The lack of ideological glue may handicap the coalition, said Milan Vaishnav, who directs the South Asia programme at the Carnegie Endowment for International Peace in Washington.

“If the opposition emerges victorious, expect the contradictions to begin surfacing right away,” he said. “Perhaps the most apt analogy is the period between 1996 and 1998 when India was ruled by a series of rickety coalitions and no fewer than four prime ministers.”

In an earlier era, the regional parties might all have united around the Congress, India’s oldest political party and the only one, aside from the BJP, to have enjoyed a true pan-national influence. But the Congress “is a shell of its former self, having been decimated in the 2014” general elections, Mr Vaishnav said.

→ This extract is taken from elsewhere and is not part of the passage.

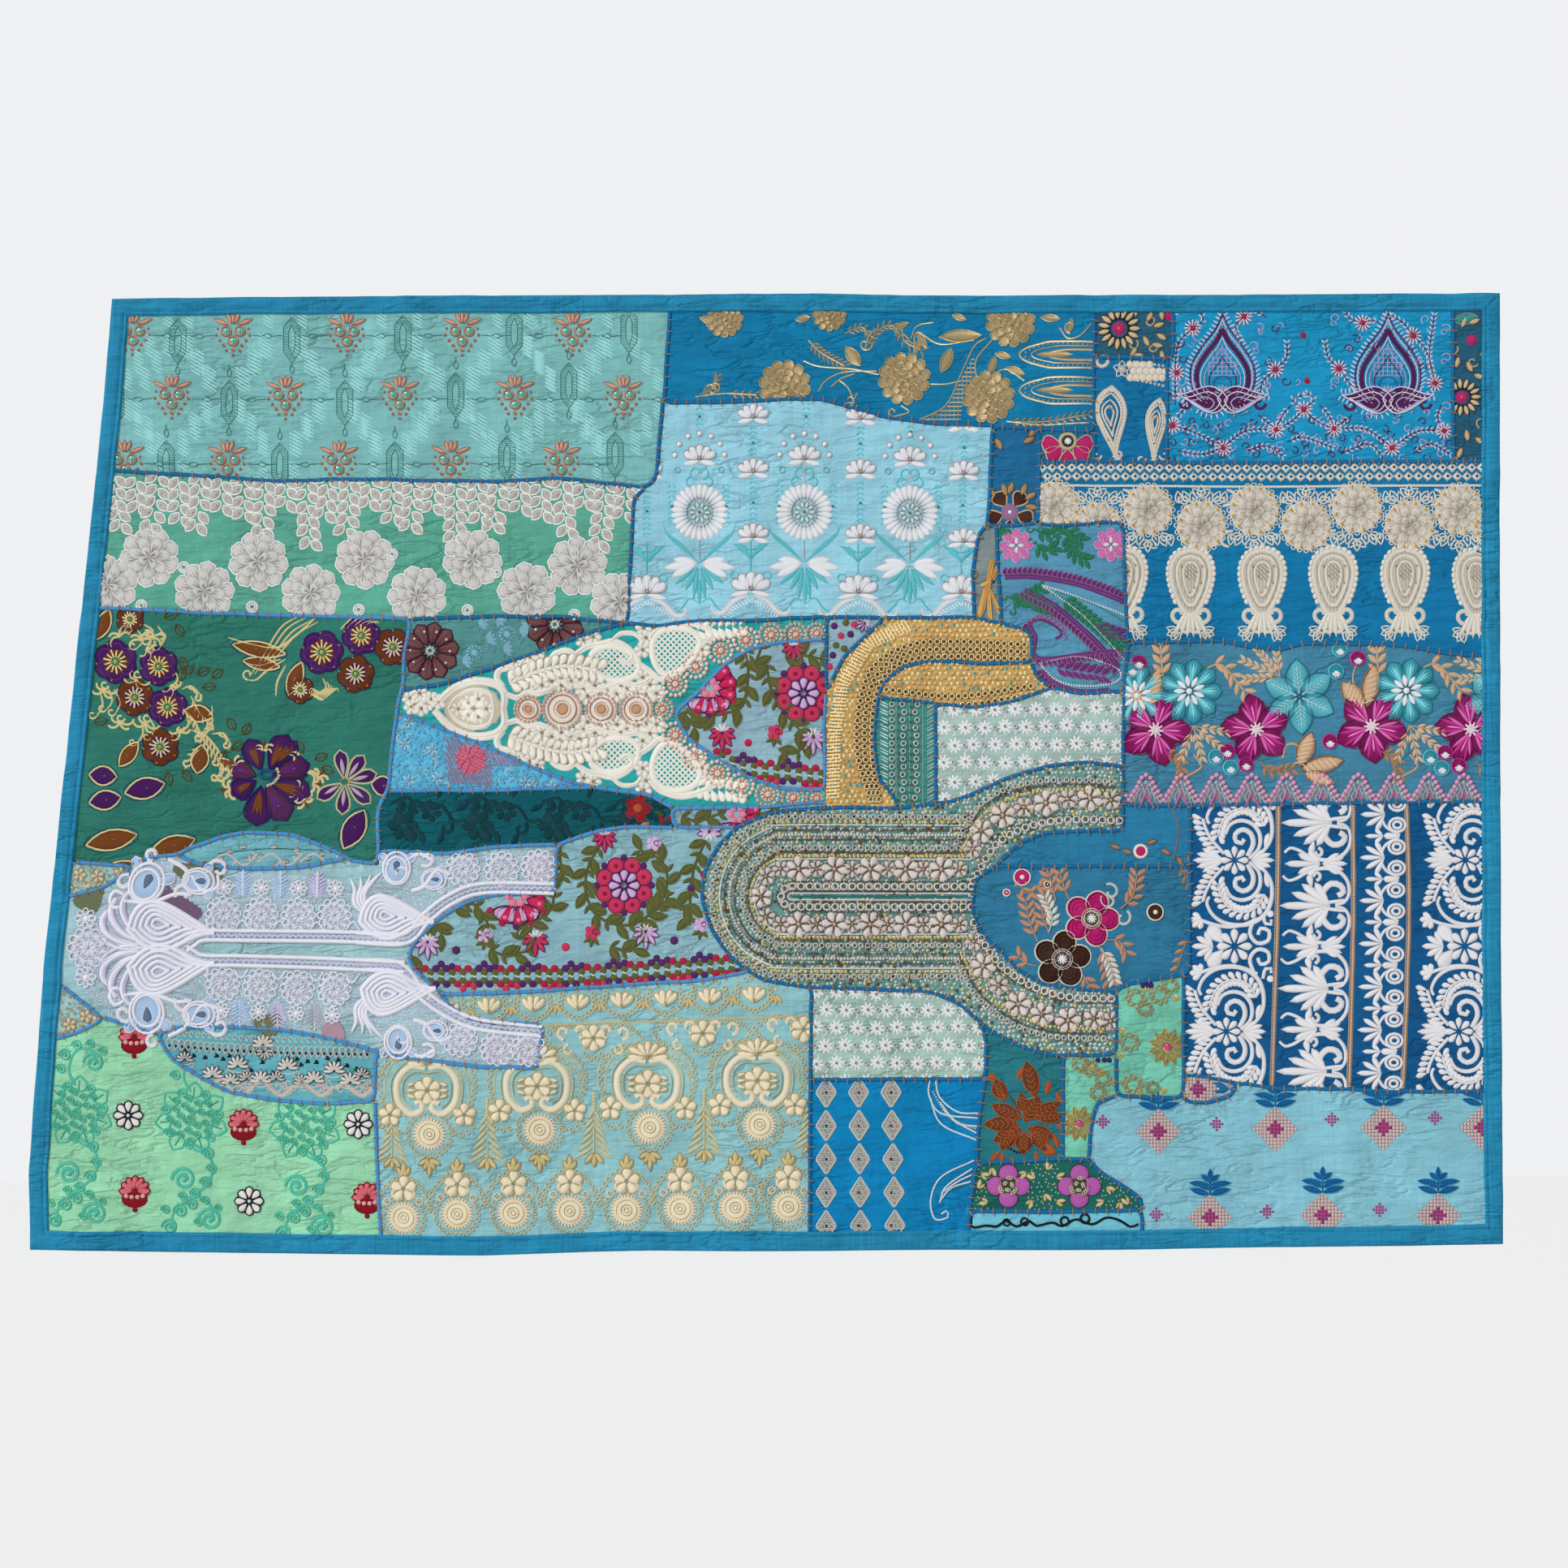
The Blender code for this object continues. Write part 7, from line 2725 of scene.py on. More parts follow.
def slotBands():
    for away, shape, step, size, tint in (
        (12.5, "ring", 10.4, 10.8, (246, 242, 236)), (12.5, "bead", 10.4, 3.4, bronze),
        (18.5, "bead", 4, 3, bronze), (50, "bead", 5, 4.4, amber), (60, "ring", 8, 7.4, pale),
        (70, "bead", 4, 3.4, bronze), (76, "bead", 4, 4, pale), (82, "bead", 4, 3.4, bronze),
        (92, "bead", 7, 4.6, amber), (98, "ring", 8, 7.4, pale),
    ):
        beads(capsule(away), step, shape, size, tint)
    for away, tint in ((4, white), (7, bronze), (46, white), (54, bronze), (88, white)):
        thread(capsule(away), 2.2, tint, high=1.6)


def neckBands():  # along the two edges right of the slot
    for line in (
        ((1200, 1088), (1225, 1046), (1254, 1026), (1286, 1016), (1327, 1012), (1390, 1014)),
        ((1201, 1135), (1219, 1170), (1244, 1196), (1276, 1215), (1318, 1227), (1380, 1229)),
    ):
        side = -1 if line[0][1] < neckSlot else 1
        for shift, shape, step, size, tint in (
            (2, "ring", 10.4, 10.8, (246, 242, 236)), (2, "bead", 10.4, 3.4, bronze),
            (7, "bead", 4, 3, bronze), (41, "bead", 5, 4.4, amber), (47, "bead", 4, 3.4, bronze),
            (53, "ring", 8, 7.4, pale),
        ):
            beads([(x - shift * 0.4, y + side * shift * 0.95) for x, y in line], step, shape, size, tint)


def sewBeadedNeck():
    neckBeads()
    neckFlowers()
    slotBands()
    neckBands()
    lay([(975, neckSlot), (1197, neckSlot)], 2.5, (40, 110, 100), 0.5)


# the lower left
creamCrestsTints = {"ecru": (244, 231, 200), "braid": (214, 198, 142)}
ecru, braid = creamCrestsTints.values()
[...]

FILE PHOTO: India's Prime Minister Narendra Modi speaks during the Vibrant Gujarat Global Summit in Gandhinagar, India, January 18, 2019. REUTERS/Amit Dave/File Photo

For this reason, analysts see the Congress as only one of several poles of opposition to the BJP. For the mega-coalition to succeed, Mr Shastri said, the Congress will have to subdue its ego and its ideas about its own importance. “It will be crucial … but its leadership will not be central to the emerging coalition.”

In a best-case scenario, Mr Vaishnav predicted, the Congress might win about 100 seats in the election – better than its 2014 tally of 44 seats, but still a fraction of the 543 seats in the Lok Sabha, the lower house of parliament.

“At that strength, the party could be in a position of kingmaker, but it won’t have the strength to rule outright,” Mr Vaishnav said.